Written by Stephanie Koathes
A Day in the Life: Aviation Consultant Tristan Esteves
From flying around the world innumerable times and looking down at the curvature of the Earth from the cockpit of a Learjet, Tristan Esteves’ life has been anything but dull.
Now Tristan runs an aviation consulting firm called Teamcon Ltd and is as busy as ever. He shares with us a little peek into a day in his life.
Describe yourself in 3 words.
Honest, loyal, positive.
Tell us about what you do.
I am now running Teamcon Ltd which is an Aviation and Marine consulting and contracting business, we specialise in helping business aircraft operators and small charter airlines with technical and operational support. For example, we currently have a special mission aircraft on a management support contract where we coordinate their maintenance, regulatory and mission delivery requirements.
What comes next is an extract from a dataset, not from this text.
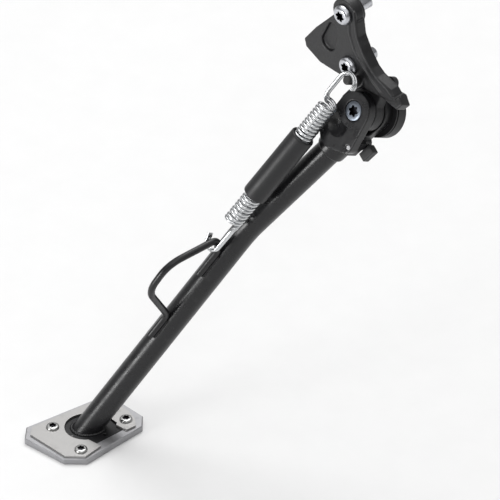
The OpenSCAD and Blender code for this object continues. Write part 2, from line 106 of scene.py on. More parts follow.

This requires us to test fly the aircraft for maintenance and mission-ready status, also to deliver it to its next job in a mission ready state so it can go on task when needed.
We also provide specialist support to the aviation industry with writing Operations and Safety Management Systems, bespoke manuals to order, and provide auditing services to various aviation standards.
Our marine offering is still not fully defined yet, but will be on offer next year.
What motivated you into that field?
We identified that there was a gap in the market for a personal, knowledgeable, and professional service with an in-depth expert background of flying and operating and managing these sorts of aircraft.
What is your typical day like?
If I am required to go on a flying task, it may be 2-3 days of pure flying including positioning to wherever to either pick up or drop off an aircraft, or it may be half a day’s flying in say Munich or Doncaster to test fly an aircraft prior to it going into a hanger for maintenance.
On an office day, it will normally involve providing advice to an operator or researching an issue for them, writing a manual or liaising with a particular regulator on behalf of an operator.
What do you do on your days off?
Days off, what are they? Spending time with my wife and family including my little granddaughter, walking, working on my boat or tractor. In the summer all the above and boating, fishing, swimming, and spending time on the beach eating and drinking with our friends.
Tell us about your proudest career moment.
As a former long-haul business jet pilot, I have circumnavigated the world several times backwards and forwards and spent many happy hours cruising at 51,000 feet in a Learjet where you can see the curvature of the Earth.
Also having served as an airline captain with a well-known company was a highlight.
Oh yes, and I once flew Ronnie Corbett around, he was a favourite of mine.
What do you like most about living in Guernsey?
That’s easy! It’s a fantastic place to live and work, with a real vibe to it. I love that all my family is here, as are most of my old mates going back to my school days, also people I have known or worked with that I see from time to time and have a good chat with!
It’s also a great place to do business with most things under one roof, so to speak.
What makes Guernsey special?
I love the variable weather, as we all know it ranges from 200mts in fog to a full on force 9 gale and anything in between. Of course, there is the stunning natural beauty, the friendly environment, and I never tire of our bustling, beautiful capital of St Peter Port with its winding streets, history and fantastic views.
What changes would you like to happen in Guernsey in the next 30 years?
It worries me that we do not do enough for young people in Guernsey.
I would like to see a return to some of the common sense practices from years ago being re-introduced, like the government selling builder free plots (with conditions attached), along with a policy of allowing family property to be developed, sub-divided or extended, or family land built on for the next generation.
I would also like to see less reliance on the finance and associated industries, and airlines and shipping who at the moment wield too much power in the island. We need to be expanding our airport and harbour to support expansion in the aviation and marine sectors and generally investing in infrastructure for future generations.
If you could give your younger self some advice, what would it be?
Find a good profession while you’re young, one that you can rely on to give you a good living, then travel the world using those qualifications and build on them. Enjoy yourself, do not settle down and have a family too early in life. Make your money/investments, or start a business when you’re young enough to do it.
What’s your personal motto?
Always keep your glass at least half full!